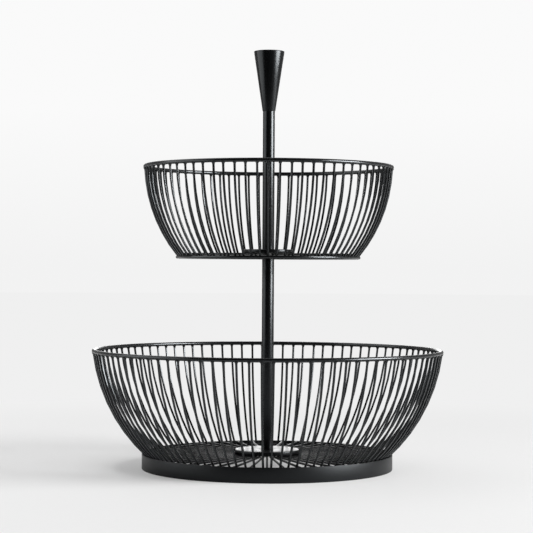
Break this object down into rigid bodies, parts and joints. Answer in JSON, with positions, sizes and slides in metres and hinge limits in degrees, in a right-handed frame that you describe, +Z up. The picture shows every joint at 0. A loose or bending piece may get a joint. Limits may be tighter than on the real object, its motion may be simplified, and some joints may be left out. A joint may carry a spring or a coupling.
{
  "type": "tiered wire basket",
  "caption": "Tiered wire fruit basket: round bowed wire bowls one above the other on a central tube, with a flat base band below and a cone handle on top.",
  "frame": {"origin": "centre of the base band's underside, on the surface that the basket stands on", "axes": "+Z up along the post, towards the handle; the picture looks along +Y"},
  "size_m": [0.3506, 0.3506, 0.4165],
  "materials": {
    "powder_coat": "black satin powder coat on steel",
    "steel_hardware": "bright zinc plated steel"
  },
  "bodies": {
    "root": {"base_band": "powder_coat", "base_screw": "steel_hardware", "handle": "powder_coat", "lower_base_ring": "powder_coat", "lower_hub": "powder_coat", "lower_post": "powder_coat", "lower_ribs_1": "powder_coat", "lower_ribs_2": "powder_coat", "lower_ribs_3": "powder_coat", "lower_ribs_4": "powder_coat", "lower_ribs_5": "powder_coat", "lower_ribs_6": "powder_coat", "lower_ribs_7": "powder_coat", "lower_ribs_8": "powder_coat", "lower_rim": "powder_coat", "lower_spokes_1": "powder_coat", "lower_spokes_2": "powder_coat", "lower_spokes_3": "powder_coat", "lower_spokes_4": "powder_coat", "studded_plugs": "steel_hardware", "threaded_inserts": "steel_hardware", "upper_base_ring": "powder_coat", "upper_hub": "powder_coat", "upper_post": "powder_coat", "upper_ribs_1": "powder_coat", "upper_ribs_2": "powder_coat", "upper_ribs_3": "powder_coat", "upper_ribs_4": "powder_coat", "upper_ribs_5": "powder_coat", "upper_ribs_6": "powder_coat", "upper_ribs_7": "powder_coat", "upper_ribs_8": "powder_coat", "upper_rim": "powder_coat", "upper_spokes_1": "powder_coat", "upper_spokes_2": "powder_coat", "upper_spokes_3": "powder_coat", "upper_spokes_4": "powder_coat"}
  },
  "joints": []
}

**Direction**: Repeat the data above, word for word.

**Written answer**:
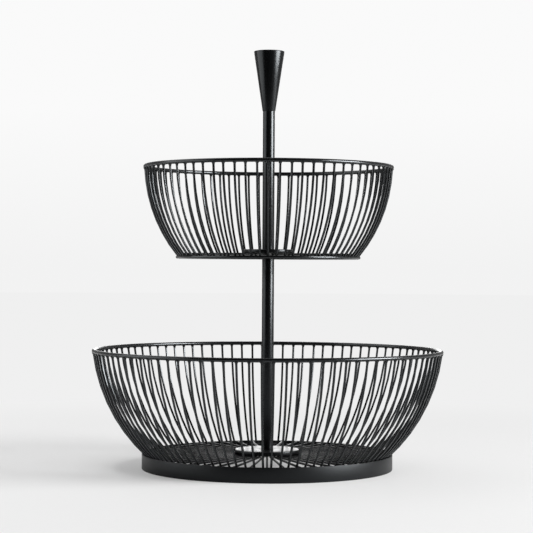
Break this object down into rigid bodies, parts and joints. Answer in JSON, with positions, sizes and slides in metres and hinge limits in degrees, in a right-handed frame that you describe, +Z up. The picture shows every joint at 0. A loose or bending piece may get a joint. Limits may be tighter than on the real object, its motion may be simplified, and some joints may be left out. A joint may carry a spring or a coupling.
{
  "type": "tiered wire basket",
  "caption": "Tiered wire fruit basket: round bowed wire bowls one above the other on a central tube, with a flat base band below and a cone handle on top.",
  "frame": {"origin": "centre of the base band's underside, on the surface that the basket stands on", "axes": "+Z up along the post, towards the handle; the picture looks along +Y"},
  "size_m": [0.3506, 0.3506, 0.4165],
  "materials": {
    "powder_coat": "black satin powder coat on steel",
    "steel_hardware": "bright zinc plated steel"
  },
  "bodies": {
    "root": {"base_band": "powder_coat", "base_screw": "steel_hardware", "handle": "powder_coat", "lower_base_ring": "powder_coat", "lower_hub": "powder_coat", "lower_post": "powder_coat", "lower_ribs_1": "powder_coat", "lower_ribs_2": "powder_coat", "lower_ribs_3": "powder_coat", "lower_ribs_4": "powder_coat", "lower_ribs_5": "powder_coat", "lower_ribs_6": "powder_coat", "lower_ribs_7": "powder_coat", "lower_ribs_8": "powder_coat", "lower_rim": "powder_coat", "lower_spokes_1": "powder_coat", "lower_spokes_2": "powder_coat", "lower_spokes_3": "powder_coat", "lower_spokes_4": "powder_coat", "studded_plugs": "steel_hardware", "threaded_inserts": "steel_hardware", "upper_base_ring": "powder_coat", "upper_hub": "powder_coat", "upper_post": "powder_coat", "upper_ribs_1": "powder_coat", "upper_ribs_2": "powder_coat", "upper_ribs_3": "powder_coat", "upper_ribs_4": "powder_coat", "upper_ribs_5": "powder_coat", "upper_ribs_6": "powder_coat", "upper_ribs_7": "powder_coat", "upper_ribs_8": "powder_coat", "upper_rim": "powder_coat", "upper_spokes_1": "powder_coat", "upper_spokes_2": "powder_coat", "upper_spokes_3": "powder_coat", "upper_spokes_4": "powder_coat"}
  },
  "joints": []
}